Whether the county’s hardline approach will work is unknowable at this point, but the cost of its effort has certainly been steep, at least in terms of the amount of time county staffers have spent trying to hammer out a deal. While Alpert said recently such an approach shows “[the county] can’t be buffaloed,” others at the negotiating table seem to think the county, which is admittedly going through tough economic times, is desperately grasping for money to shore up its shrinking general fund.

“I’m not supposed to bad-mouth the county, but to me it has been a bit disingenuous in the fact that their issue is that they want money,” said Sharkey, who worries that the county’s stance will be seen as belligerent by DWR. If the entire settlement package is held up by county demands, Oroville’s plans for a new downtown will likely be held up too.

Then there is the bogeyman. A few years ago, if you asked any informed Oroville resident to describe a state water contractor or DWR executive, the resulting description would be of a vaguely humanoid creature of reddish hue with glowing, cat-like eyes, cloven hooves and leathery bat-wings who, on a moonless night, might decide to swoop down from the clouds to steal a sleeping baby or drain the water out of Lake Oroville.

That image was borne partly out of disappointment with DWR’s management of the lake and also out of a sense of resentment toward those in the rest of the state—specifically in Southern California—who have profited from the use of the Northstate’s water. It is no secret that historically the political and economic power in the state has been in the south and the water has been in the north. So while Los Angeles has jobs, stars and Disneyland, we’ve got dams, rusting canneries and Oroville.

The water contractors and DWR have both chafed at such local sentiment for years. Rick Ramirez, program manager for DWR’s Lake Oroville relicensing effort, described his reception at a meeting of the Oroville Recreation Advisory Committee a few years back.

“I was called not only a liar, I was called a damned liar. Then the unkindest cut of all: I was called a damned government liar,” he recalled. Since then, local anger toward DWR and the contractors has faded, Ramirez said. “Since that time I’ve made a lot of friends in the Oroville community. I don’t hear that kind of thing any more.

“We want to be a good neighbor, and much of what we’ve done here during our collaborative process has been trying to reassure folks that we want to do that. We’re not going to pack our bags and leave town. We’re the state of California. We’ve got a huge presence in Butte County, and we want folks to be comfortable with that.”

Model facility Bill Cochran, supervising engineer for the dam, stands beside a model of the dam’s water intakes.
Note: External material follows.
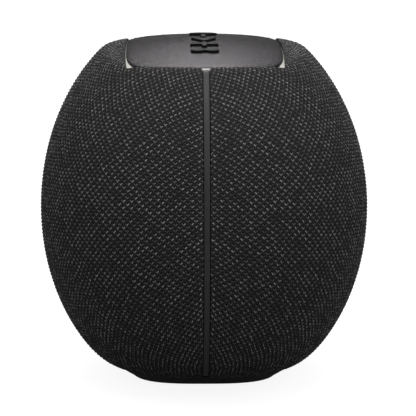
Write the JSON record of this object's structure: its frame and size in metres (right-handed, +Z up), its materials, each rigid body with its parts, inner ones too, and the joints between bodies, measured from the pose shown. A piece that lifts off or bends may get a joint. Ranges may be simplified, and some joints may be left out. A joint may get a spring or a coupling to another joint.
{
  "type": "portable speaker",
  "caption": "Egg-shaped portable wireless speaker in two knitted covers, with a domed metal key panel on top and a rubber-soled foot.",
  "frame": {"origin": "middle of the foot pad underside, on the surface that the speaker stands on", "axes": "+X along the long axis to the right as seen from the front, -Y to the front, +Z up"},
  "size_m": [0.2108, 0.1494, 0.1543],
  "materials": {
    "knit_fabric": "charcoal melange knit",
    "frame_plastic": "fine moulded texture",
    "strip_plastic": "satin",
    "panel_metal": "fine metallic satin",
    "trim_plastic": "satin",
    "black_rubber": "matte",
    "cone_paper": "pressed fibre",
    "zinc_steel": "zinc plated",
    "ferrite": "sintered",
    "coil_copper": "wound wire",
    "board_green": "solder mask",
    "fin_alloy": "extruded",
    "cell_wrap": "shrink sleeve",
    "lead_red": "insulation"
  },
  "bodies": {
    "housing": {"battery_cell_1": "cell_wrap", "battery_cell_2": "cell_wrap", "battery_cradle": "frame_plastic", "battery_lead": "lead_red", "charge_socket": "zinc_steel", "foot_base": "frame_plastic", "foot_pad": "black_rubber", "foot_screw_1": "zinc_steel", "foot_screw_2": "zinc_steel", "foot_screw_3": "zinc_steel", "foot_screw_4": "zinc_steel", "front_cover": "knit_fabric", "front_grille": "frame_plastic", "front_shell": "frame_plastic", "heat_sink": "fin_alloy", "key_board": "board_green", "key_carrier": "black_rubber", "key_lead": "black_rubber", "key_mat": "black_rubber", "main_board": "board_green", "panel_trim": "trim_plastic", "radiator_frame": "frame_plastic", "radiator_surround": "black_rubber", "rear_cover": "knit_fabric", "rear_grille": "frame_plastic", "rear_shell": "frame_plastic", "seam_strip_left": "strip_plastic", "seam_strip_right": "strip_plastic", "shell_gasket": "black_rubber", "shell_screw_1": "zinc_steel", "shell_screw_2": "zinc_steel", "shell_screw_3": "zinc_steel", "shell_screw_4": "zinc_steel", "socket_board": "board_green", "socket_lead": "black_rubber", "socket_plate": "frame_plastic", "top_panel": "panel_metal", "tweeter_body_left": "frame_plastic", "tweeter_body_right": "frame_plastic", "tweeter_lead_left": "black_rubber", "tweeter_lead_right": "black_rubber", "woofer_basket": "zinc_steel", "woofer_lead": "lead_red", "woofer_magnet": "ferrite", "woofer_spider": "cone_paper", "woofer_surround": "black_rubber"},
    "power_key": {"power_key": "black_rubber"},
    "volume_down_key": {"volume_down_key": "black_rubber"},
    "play_key": {"play_key": "black_rubber"},
    "volume_up_key": {"volume_up_key": "black_rubber"},
    "pairing_key": {"pairing_key": "black_rubber"},
    "woofer_motion": {"woofer_cone": "cone_paper", "woofer_dust_cap": "black_rubber", "woofer_voice_coil": "coil_copper"},
    "radiator_motion": {"radiator_plate": "cone_paper"},
    "tweeter_left_motion": {"tweeter_dome_left": "cone_paper"},
    "tweeter_right_motion": {"tweeter_dome_right": "cone_paper"}
  },
  "joints": [
    {"name": "power_key_press", "type": "slide", "parent": "housing", "child": "power_key", "axis": [0, 0, -1], "range_m": [0, 0.0007], "stiffness_N_per_m": 400, "springref_m": -0.0008},
    {"name": "volume_down_key_press", "type": "slide", "parent": "housing", "child": "volume_down_key", "axis": [0, 0, -1], "range_m": [0, 0.0007], "stiffness_N_per_m": 400, "springref_m": -0.0008},
    {"name": "play_key_press", "type": "slide", "parent": "housing", "child": "play_key", "axis": [0, 0, -1], "range_m": [0, 0.0007], "stiffness_N_per_m": 400, "springref_m": -0.0008},
    {"name": "volume_up_key_press", "type": "slide", "parent": "housing", "child": "volume_up_key", "axis": [0, 0, -1], "range_m": [0, 0.0007], "stiffness_N_per_m": 400, "springref_m": -0.0008},
    {"name": "pairing_key_press", "type": "slide", "parent": "housing", "child": "pairing_key", "axis": [0, 0, -1], "range_m": [0, 0.0007], "stiffness_N_per_m": 400, "springref_m": -0.0008},
    {"name": "woofer_travel", "type": "slide", "parent": "housing", "child": "woofer_motion", "axis": [0, 1, 0], "range_m": [-0.0025, 0.0025], "stiffness_N_per_m": 1400},
    {"name": "radiator_travel", "type": "slide", "parent": "housing", "child": "radiator_motion", "axis": [0, 1, 0], "range_m": [-0.004, 0.004], "stiffness_N_per_m": 700},
    {"name": "tweeter_left_travel", "type": "slide", "parent": "housing", "child": "tweeter_left_motion", "axis": [0, 1, 0], "range_m": [-0.0003, 0.0003], "stiffness_N_per_m": 400},
    {"name": "tweeter_right_travel", "type": "slide", "parent": "housing", "child": "tweeter_right_motion", "axis": [0, 1, 0], "range_m": [-0.0003, 0.0003], "stiffness_N_per_m": 400}
  ]
}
Cochran said DWR often finds itself “between a rock and a hard place” trying to keep up with conflicting mandates from state and federal agencies.

Photo By Tom Angel

Ramirez said the department has listened to locals’ concerns and has tried to accommodate them as best it can, but he also said the expectations of some negotiators may need to be lowered.
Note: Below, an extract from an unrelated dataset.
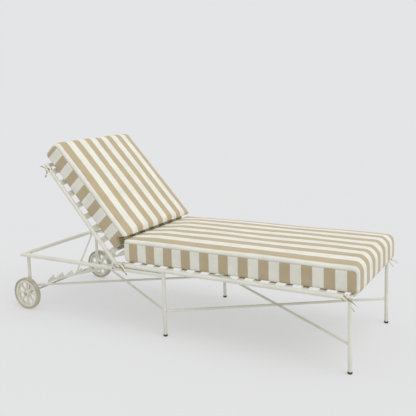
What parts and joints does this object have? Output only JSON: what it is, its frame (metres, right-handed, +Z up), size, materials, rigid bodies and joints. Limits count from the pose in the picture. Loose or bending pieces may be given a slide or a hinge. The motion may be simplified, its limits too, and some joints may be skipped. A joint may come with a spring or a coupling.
{
  "type": "reclining sun lounger",
  "caption": "Garden sun lounger with a welded tube frame on legs and two wheels, a reclining backrest held by a prop in toothed racks, and striped box cushions.",
  "frame": {"origin": "on the ground, under the middle of the outline", "axes": "+X from the head end with its wheels to the foot end, +Y across, +Z up"},
  "size_m": [1.9832, 0.7126, 0.9442],
  "materials": {
    "powder_coat": "satin",
    "rack_coat": "satin",
    "zinc": "satin",
    "glide_rubber": "matte",
    "tyre": "matte",
    "wheel_paint": "satin",
    "cushion_cloth": "matte",
    "tie_tape": "matte"
  },
  "bodies": {
    "frame": {"seat_rail_near": "powder_coat", "seat_rail_far": "powder_coat", "foot_cross_tube": "powder_coat", "base_rail_near": "powder_coat", "base_rail_far": "powder_coat", "head_cross_tube": "powder_coat", "rack_cross_tube": "powder_coat", "leg_mid_near": "powder_coat", "leg_mid_far": "powder_coat", "leg_foot_near": "powder_coat", "leg_foot_far": "powder_coat", "glide_mid_near": "glide_rubber", "glide_mid_far": "glide_rubber", "glide_foot_near": "glide_rubber", "glide_foot_far": "glide_rubber", "head_brace_through": "powder_coat", "head_brace_half_near": "powder_coat", "head_brace_half_far": "powder_coat", "foot_brace_through": "powder_coat", "foot_brace_half_near": "powder_coat", "foot_brace_half_far": "powder_coat", "wheel_post_near": "powder_coat", "wheel_post_far": "powder_coat", "wheel_axle": "zinc", "axle_washer_near": "zinc", "axle_washer_far": "zinc", "axle_cap_near": "zinc", "axle_cap_far": "zinc", "rack_near": "rack_coat", "rack_far": "rack_coat", "hinge_cheek_inner_near": "powder_coat", "hinge_cheek_inner_far": "powder_coat", "hinge_cheek_outer_near": "powder_coat", "hinge_cheek_outer_far": "powder_coat", "hinge_bolt_near": "zinc", "hinge_bolt_far": "zinc", "hinge_nut_near": "zinc", "hinge_nut_far": "zinc", "seat_slats": "powder_coat", "seat_cushion": "cushion_cloth", "tie_seat_head_near": "tie_tape", "tie_seat_head_far": "tie_tape", "tie_seat_foot_near": "tie_tape", "tie_seat_foot_far": "tie_tape"},
    "backrest": {"back_side_tube_near": "powder_coat", "back_side_tube_far": "powder_coat", "back_head_tube": "powder_coat", "back_slats": "powder_coat", "prop_lug_near": "powder_coat", "prop_lug_far": "powder_coat", "back_cushion": "cushion_cloth", "tie_back_head_near": "tie_tape", "tie_back_head_far": "tie_tape"},
    "prop": {"prop_cross_rod": "powder_coat", "prop_arm_near": "powder_coat", "prop_arm_far": "powder_coat"},
    "wheel_set_near": {"wheel_near": "wheel_paint", "tyre_near": "tyre"},
    "wheel_set_far": {"wheel_far": "wheel_paint", "tyre_far": "tyre"}
  },
  "joints": [
    {"name": "backrest_recline", "type": "hinge", "parent": "frame", "child": "backrest", "pos_m": [-0.268, 0, 0.33], "axis": [0, 1, 0], "range_deg": [-48.1, 10.5]},
    {"name": "prop_swing", "type": "hinge", "parent": "backrest", "child": "prop", "pos_m": [-0.43359, 0, 0.4719], "axis": [0, 1, 0], "range_deg": [-20, 86]},
    {"name": "wheel_near_spin", "type": "hinge", "parent": "frame", "child": "wheel_set_near", "pos_m": [-0.902, -0.32, 0.0889], "axis": [0, 1, 0], "continuous": true},
    {"name": "wheel_far_spin", "type": "hinge", "parent": "frame", "child": "wheel_set_far", "pos_m": [-0.902, 0.32, 0.0889], "axis": [0, 1, 0], "continuous": true}
  ],
  "couplings": [
    {"joint": "prop_swing", "follows": "backrest_recline", "ratio": -1.75}
  ]
}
“Since [relicensing] is a federally mandated, federally defined process, it’s got its own set of rules, its own parameters,” he said. “It’s not a catch-all or a process that everything that’s of interest to them is going to be addressed.”

Both DWR and the water contractors have seen in the relicensing talks a chance to update their respective images, and to some extent it has worked. Oroville’s Sharkey, who used to routinely blast DWR, said recently, “I was a DWR-disliker for a long time, and I’ve come out of this process seeing these folks are human. They mean well, they’re real people. I can’t go around hating them; they’re trying to do their job.”

Of course Sharkey would think that—Oroville is, at least on paper, getting exactly what it wanted out of the relicensing process, while the county is for the most part getting shut down.

Timothy Quinn, vice president of L.A.'s Metropolitan Water District, said that’s because the city chose to use honey while the county applied vinegar. Quinn denies the county’s claim that DWR and the contractors applied a divide-and-conquer strategy.

“It’s not true. The county is still giving the broken-promises speech, and the city decided to stop giving that speech and said, ‘Let’s sit down and work something out,'” he said. “The city was asking for things that made sense to us as part of this package. I can’t lead my organization in a direction that says, ‘Just ask us for money and we’ll send you a check.’ I would be the ex-vice president of the Metropolitan Water District if that were the attitude.

“Everything [Oroville] wanted was recreation- and river-related. It’s well thought out and it’s tangible … and I could very comfortably go down and report to my board, and they understood why that made sense as part of a FERC relicensing strategy. Much that the county has asked for, I can’t sell. There was absolutely no divide-and-conquer strategy, although I will tell you that we’ll stand by our partnership we have with the city, and we’ll make it work.”

Both DWR and Metropolitan Water claim they went into relicensing talks looking for little more than reliable, affordable access to water. But both have other entities they have to answer to.

DWR, for example, has to maintain enough water in Lake Oroville to keep boaters happy, but it also has to release enough in the wet months to provide flood protection for the valley. It has to provide cold water for the river’s fish but warm water to rice farmers. The water contractors have to keep their investors satisfied, keep water flowing to their customers and keep costs down as much as possible.

While locals are probably right to seek some form of payment for all the water the region provides, the cold, hard fact is that if the price of water were to rise, it could eventually mean higher prices for everything else.

These are just a few of the concerns FERC will look at over the two years it is expected to spend reviewing DWR’s license application, a 22,000-page document that cost at least $70 million to produce.

While the application is in, settlement talks are still going on. DWR cancelled the last two formal negotiation meetings, much to the county’s irritation. DWR’s Ramirez said he hoped to be done with settlement negotiations within two months, but that doesn’t mean the issues the county has brought up will go away. Until the application is actually approved, there will be plenty of time for any stakeholder to launch an appeal, something that the county looks likely to pursue.

“We’re continuing to meet and continuing to exchange views," Alpert said. "We only get one chance at this. We’re being cautious but positive. We think we have a chance to do something that will have an impact on Butte County for the next 50 years."